Reputation: 77
Very similar to the question posted here
I have the following nodes: Article and Words. Each word is connected to an article by a MENTIONED
relationship.
I need to query all articles that have common words where the list of common words is dynamic. From the clients perspective, I am passing back a list of words and expecting back a results of articles that have those words in common.
The following query does the job
WITH ["orange", "apple"] as words
MATCH (w:Word)<-[:MENTIONED]-(a:Article)-[:MENTIONED]->(w2:Word)
WHERE w.name IN words AND w2.name IN words
RETURN a, w, w2
but does not work with word list of one. How can I make it handle any number of words? Is there a better way to do this?
Upvotes: 2
Views: 1852
Reputation: 30417
Yes. There are two approaches I can think of:
Finding all articles that contain some subset of those words, and then returning only articles where the number of words mentioned is the number of words you supplied in your wordlist.

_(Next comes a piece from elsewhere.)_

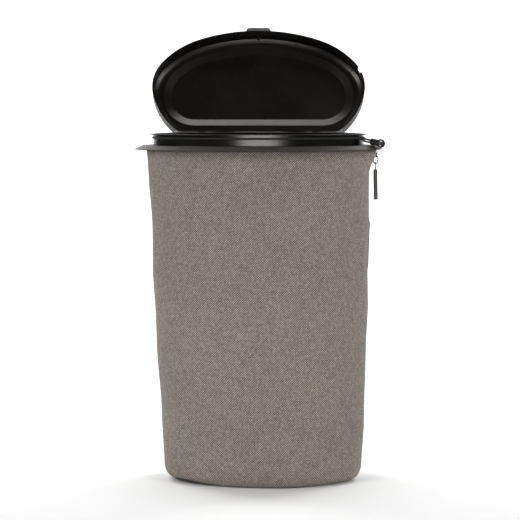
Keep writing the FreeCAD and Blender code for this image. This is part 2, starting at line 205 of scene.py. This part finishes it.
def woven(name, light, dark, pitch, depth, gap_shade_strength=1.0, sheen=0.25):
    """plain weave from the piece's own flat coordinates, stored per point as cloth_uv in metres"""
    m = M(name)
    at = m.n("ShaderNodeAttribute", attribute_name="cloth_uv")
    sep = m.n("ShaderNodeSeparateXYZ")
    m.l(at.outputs["Vector"], sep.inputs[0])
    # slight wander of the threads
    wob = m.noise(60.0, 2.0, 0.5, at.outputs["Vector"])
    wob = m.math("MULTIPLY", m.math("SUBTRACT", wob, 0.5), pitch * 0.55)
    u = m.math("ADD", sep.outputs[0], wob)
    v = m.math("ADD", sep.outputs[1], m.math("MULTIPLY", wob, -0.8))
    U = m.math("DIVIDE", u, pitch)
    W = m.math("DIVIDE", v, pitch * 0.97)
    iu, iv = m.math("FLOOR", U), m.math("FLOOR", W)
    fu = m.math("SUBTRACT", m.math("SUBTRACT", U, iu), 0.5)
    fv = m.math("SUBTRACT", m.math("SUBTRACT", W, iv), 0.5)
    par = m.math("FLOORED_MODULO", m.math("ADD", iu, iv), 2.0)
    cu = m.math("COSINE", m.math("MULTIPLY", fu, math.pi))
    cv = m.math("COSINE", m.math("MULTIPLY", fv, math.pi))
    warp_h = m.math("MULTIPLY", m.math("POWER", cu, 0.7), m.math("ADD", m.math("MULTIPLY", cv, 0.55), 0.45))
    weft_h = m.math("MULTIPLY", m.math("POWER", cv, 0.7), m.math("ADD", m.math("MULTIPLY", cu, 0.55), 0.45))
    hmix = m.n("ShaderNodeMix", data_type="FLOAT")
    m.l(par, hmix.inputs[0]); m.l(warp_h, hmix.inputs[2]); m.l(weft_h, hmix.inputs[3])
    height = hmix.outputs[0]
    # yarn colours: each thread a little different, and slubs along it
    cw = m.n("ShaderNodeCombineXYZ"); m.l(iu, cw.inputs[0]); m.l(m.math("MULTIPLY", W, 0.12), cw.inputs[1])
    cf = m.n("ShaderNodeCombineXYZ"); m.l(m.math("MULTIPLY", U, 0.12), cf.inputs[0]); m.l(m.math("ADD", iv, 531.0), cf.inputs[1])
    yw = m.noise(1.7, 2.0, 0.6, cw.outputs[0])
    yf = m.noise(1.7, 2.0, 0.6, cf.outputs[0])
    warp_c = m.mix(m.maprange(yw, 0.3, 0.7, 0.0, 1.0), tuple(c * 0.72 for c in light), tuple(min(1, c * 1.22) for c in light))
    weft_c = m.mix(m.maprange(yf, 0.3, 0.7, 0.0, 1.0), tuple(c * 0.72 for c in dark), tuple(min(1, c * 1.30) for c in dark))
    col = m.mix(par, warp_c, weft_c)
    # single bright and dark flecks
    ce = m.n("ShaderNodeCombineXYZ"); m.l(iu, ce.inputs[0]); m.l(iv, ce.inputs[1])
    wn = m.n("ShaderNodeTexWhiteNoise", noise_dimensions="2D"); m.l(ce.outputs[0], wn.inputs["Vector"])
    col = m.mix(m.maprange(wn.outputs["Value"], 0.0, 1.0, 0.0, 0.42), col, tuple(c * 0.45 for c in dark))
    # painted shade: the gaps between yarns are darkened as if in shadow
    yarn_gap_shade = m.maprange(height, 0.12, 0.62, 1.0, 0.0)
    col = m.mix(m.math("MULTIPLY", yarn_gap_shade, 0.62 * gap_shade_strength), col, tuple(c * 0.16 for c in dark))
    # broad, faint tone changes over the cloth
    big = m.noise(9.0, 3.0, 0.55, at.outputs["Vector"])
    col = m.mix(m.maprange(big, 0.3, 0.7, 0.0, 0.16), col, tuple(c * 0.55 for c in dark))
    # slubs: short thick places along the weft, and a few along the warp
    sv = m.n("ShaderNodeCombineXYZ")
    m.l(m.math("MULTIPLY", sep.outputs[0], 55.0), sv.inputs[0]); m.l(m.math("MULTIPLY", sep.outputs[1], 820.0), sv.inputs[1])
    slub = m.noise(1.0, 2.0, 0.6, sv.outputs[0])
    col = m.mix(m.maprange(slub, 0.60, 0.74, 0.0, 0.30), col, tuple(c * 0.6 for c in dark))
    col = m.mix(m.maprange(slub, 0.40, 0.27, 0.0, 0.22), col, light)
    # faint warm and cool patches in the melange
    tint = m.noise(38.0, 2.0, 0.5, at.outputs["Vector"])
    col = m.mix(m.maprange(tint, 0.58, 0.72, 0.0, 0.10), col, (light[0] * 0.62, light[1] * 0.60, light[2] * 0.72))
    col = m.mix(m.maprange(tint, 0.42, 0.28, 0.0, 0.10), col, (light[0] * 0.55, light[1] * 0.64, light[2] * 0.58))
    m.l(col, m.b.inputs["Base Color"])
    m.b.inputs["Roughness"].default_value = 0.92
    m.b.inputs["Specular IOR Level"].default_value = 0.22
    m.b.inputs["Sheen Weight"].default_value = sheen
    m.b.inputs["Sheen Roughness"].default_value = 0.5
    fib = m.noise(5200.0, 2.0, 0.7, at.outputs["Vector"])
    hh = m.math("ADD", height, m.math("MULTIPLY", fib, 0.25))
    m.l(m.bump(hh, 0.8, depth), m.b.inputs["Normal"])
    return m.m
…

Getting the :Word nodes for the given list of words, and then getting articles where all words are mentioned in the article.

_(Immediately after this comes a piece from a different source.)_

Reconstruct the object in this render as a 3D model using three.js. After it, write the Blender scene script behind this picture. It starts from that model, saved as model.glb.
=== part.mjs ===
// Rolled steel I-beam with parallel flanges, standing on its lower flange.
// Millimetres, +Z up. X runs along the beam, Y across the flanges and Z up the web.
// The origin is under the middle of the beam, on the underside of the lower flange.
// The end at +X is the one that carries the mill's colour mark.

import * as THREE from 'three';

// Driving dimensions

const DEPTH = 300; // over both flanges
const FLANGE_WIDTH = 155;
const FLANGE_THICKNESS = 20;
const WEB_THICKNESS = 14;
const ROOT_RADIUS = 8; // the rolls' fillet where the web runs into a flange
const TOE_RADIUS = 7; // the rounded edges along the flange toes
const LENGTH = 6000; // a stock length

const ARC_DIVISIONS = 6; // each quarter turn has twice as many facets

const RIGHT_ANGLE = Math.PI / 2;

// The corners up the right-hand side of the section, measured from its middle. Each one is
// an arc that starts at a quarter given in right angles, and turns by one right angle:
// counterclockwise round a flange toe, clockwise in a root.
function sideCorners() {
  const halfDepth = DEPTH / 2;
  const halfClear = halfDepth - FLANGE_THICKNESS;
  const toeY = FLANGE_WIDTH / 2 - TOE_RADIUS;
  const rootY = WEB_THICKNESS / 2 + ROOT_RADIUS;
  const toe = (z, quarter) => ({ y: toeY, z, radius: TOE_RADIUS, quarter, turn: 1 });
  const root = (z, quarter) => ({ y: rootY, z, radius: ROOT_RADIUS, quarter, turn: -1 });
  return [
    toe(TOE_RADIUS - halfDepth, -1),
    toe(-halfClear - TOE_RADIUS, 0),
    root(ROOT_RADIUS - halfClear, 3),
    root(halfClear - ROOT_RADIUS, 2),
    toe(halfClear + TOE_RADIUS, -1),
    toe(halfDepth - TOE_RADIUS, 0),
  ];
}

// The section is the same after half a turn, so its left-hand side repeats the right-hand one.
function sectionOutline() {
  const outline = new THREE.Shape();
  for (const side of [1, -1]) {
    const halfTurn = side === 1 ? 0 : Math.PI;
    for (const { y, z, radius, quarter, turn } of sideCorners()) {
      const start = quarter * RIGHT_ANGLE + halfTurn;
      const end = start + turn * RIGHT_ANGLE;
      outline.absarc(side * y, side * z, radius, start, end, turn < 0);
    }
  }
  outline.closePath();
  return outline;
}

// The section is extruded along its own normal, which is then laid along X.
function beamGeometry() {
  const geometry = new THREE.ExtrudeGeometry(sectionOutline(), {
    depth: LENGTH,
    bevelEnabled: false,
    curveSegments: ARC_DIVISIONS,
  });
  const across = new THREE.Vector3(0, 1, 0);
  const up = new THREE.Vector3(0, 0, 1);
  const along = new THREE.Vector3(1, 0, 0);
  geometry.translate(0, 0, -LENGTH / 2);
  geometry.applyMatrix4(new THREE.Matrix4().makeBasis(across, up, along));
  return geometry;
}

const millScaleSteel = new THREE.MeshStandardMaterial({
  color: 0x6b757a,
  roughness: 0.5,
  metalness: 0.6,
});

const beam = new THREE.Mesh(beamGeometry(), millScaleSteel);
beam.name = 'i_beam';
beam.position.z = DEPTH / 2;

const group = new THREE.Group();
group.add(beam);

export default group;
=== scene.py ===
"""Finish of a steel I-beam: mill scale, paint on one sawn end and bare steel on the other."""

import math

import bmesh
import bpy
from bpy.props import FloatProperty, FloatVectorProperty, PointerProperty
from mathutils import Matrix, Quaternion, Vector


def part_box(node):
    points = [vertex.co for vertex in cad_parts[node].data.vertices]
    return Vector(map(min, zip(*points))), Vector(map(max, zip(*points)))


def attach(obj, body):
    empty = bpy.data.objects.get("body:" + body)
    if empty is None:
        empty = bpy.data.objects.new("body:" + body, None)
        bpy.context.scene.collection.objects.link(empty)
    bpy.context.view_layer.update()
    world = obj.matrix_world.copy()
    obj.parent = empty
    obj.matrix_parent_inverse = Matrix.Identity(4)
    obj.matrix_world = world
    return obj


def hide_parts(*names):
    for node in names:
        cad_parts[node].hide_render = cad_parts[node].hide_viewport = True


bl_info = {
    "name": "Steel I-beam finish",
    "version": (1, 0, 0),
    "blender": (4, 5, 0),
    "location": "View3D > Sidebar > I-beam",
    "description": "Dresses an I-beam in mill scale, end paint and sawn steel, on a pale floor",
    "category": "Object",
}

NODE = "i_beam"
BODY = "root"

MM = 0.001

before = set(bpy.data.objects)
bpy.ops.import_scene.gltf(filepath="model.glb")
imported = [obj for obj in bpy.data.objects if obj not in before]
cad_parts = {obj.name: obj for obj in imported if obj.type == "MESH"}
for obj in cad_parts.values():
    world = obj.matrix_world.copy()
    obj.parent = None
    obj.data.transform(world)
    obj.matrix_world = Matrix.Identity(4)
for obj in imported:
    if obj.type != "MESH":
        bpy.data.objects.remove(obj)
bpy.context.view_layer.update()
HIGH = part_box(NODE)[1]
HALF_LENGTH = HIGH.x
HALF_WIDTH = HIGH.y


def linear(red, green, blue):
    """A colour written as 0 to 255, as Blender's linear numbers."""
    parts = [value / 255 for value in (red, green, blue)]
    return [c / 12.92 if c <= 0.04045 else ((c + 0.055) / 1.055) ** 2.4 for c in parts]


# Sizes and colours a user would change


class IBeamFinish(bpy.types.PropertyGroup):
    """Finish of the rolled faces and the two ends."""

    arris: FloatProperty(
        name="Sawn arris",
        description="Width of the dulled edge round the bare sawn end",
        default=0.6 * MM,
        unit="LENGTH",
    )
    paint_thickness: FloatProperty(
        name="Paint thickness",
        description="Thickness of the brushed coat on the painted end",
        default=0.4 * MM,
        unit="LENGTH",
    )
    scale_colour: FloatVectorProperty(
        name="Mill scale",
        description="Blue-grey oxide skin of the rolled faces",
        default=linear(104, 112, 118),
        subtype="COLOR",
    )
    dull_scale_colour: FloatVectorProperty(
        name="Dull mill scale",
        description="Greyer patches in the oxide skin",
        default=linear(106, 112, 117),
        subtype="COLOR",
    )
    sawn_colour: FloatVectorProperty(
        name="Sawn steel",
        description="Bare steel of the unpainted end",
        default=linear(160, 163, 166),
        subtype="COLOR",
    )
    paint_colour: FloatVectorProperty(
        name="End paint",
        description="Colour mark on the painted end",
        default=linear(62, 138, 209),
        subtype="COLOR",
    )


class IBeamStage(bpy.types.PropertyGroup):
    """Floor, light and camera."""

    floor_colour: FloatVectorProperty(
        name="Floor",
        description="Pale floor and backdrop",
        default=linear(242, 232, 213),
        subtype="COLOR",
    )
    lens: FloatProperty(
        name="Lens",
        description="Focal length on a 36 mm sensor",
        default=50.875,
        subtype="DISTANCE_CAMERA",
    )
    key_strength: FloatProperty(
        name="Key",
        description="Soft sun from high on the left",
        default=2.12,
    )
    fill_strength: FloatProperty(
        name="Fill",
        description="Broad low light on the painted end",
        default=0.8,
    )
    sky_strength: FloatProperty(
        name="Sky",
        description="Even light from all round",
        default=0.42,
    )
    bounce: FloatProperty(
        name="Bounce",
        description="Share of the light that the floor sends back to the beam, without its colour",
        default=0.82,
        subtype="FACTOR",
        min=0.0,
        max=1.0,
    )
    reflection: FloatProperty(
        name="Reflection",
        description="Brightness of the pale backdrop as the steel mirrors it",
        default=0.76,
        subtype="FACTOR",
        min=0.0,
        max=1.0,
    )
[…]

Here's an example graph to test this on:
MERGE (a1:Article {name:'a1'}),
(a2:Article {name:'a2'}),
(a3:Article {name:'a3'})
MERGE (w1:Word{name:'orange'}),
(w2:Word{name:'apple'}),
(w3:Word{name:'pineapple'}),
(w4:Word{name:'banana'})
MERGE (a1)-[:MENTIONED]->(w1),
(a1)-[:MENTIONED]->(w2),
(a1)-[:MENTIONED]->(w3),
(a1)-[:MENTIONED]->(w4),
(a2)-[:MENTIONED]->(w1),
(a2)-[:MENTIONED]->(w4),
(a3)-[:MENTIONED]->(w1),
(a3)-[:MENTIONED]->(w2),
(a3)-[:MENTIONED]->(w3)
Approach 1, comparing the wordlist size to the number of words mentioned in the article, looks like this:
WITH ["orange", "apple"] as words
MATCH (word:Word)<-[:MENTIONED]-(article:Article)
WHERE word.name IN words
WITH words, article, COUNT(word) as wordCount
WHERE wordCount = SIZE(words)
RETURN article
This only works if there is ever only one :MENTIONED relationship between an article and a mentioned word, no matter how many times that word is mentioned.
Approach 2 is using ALL() on the collection of :Words to ensure that we match on an article where all words are mentioned:
WITH ["orange", "apple"] as words
MATCH (word:Word)
WHERE word.name in words
WITH COLLECT(word) as words
MATCH (article:Article)
WHERE ALL (word in words WHERE (word)<-[:MENTIONED]-(article))
RETURN article
You can try using PROFILE with each of these to figure out which works best with your data set.
Upvotes: 4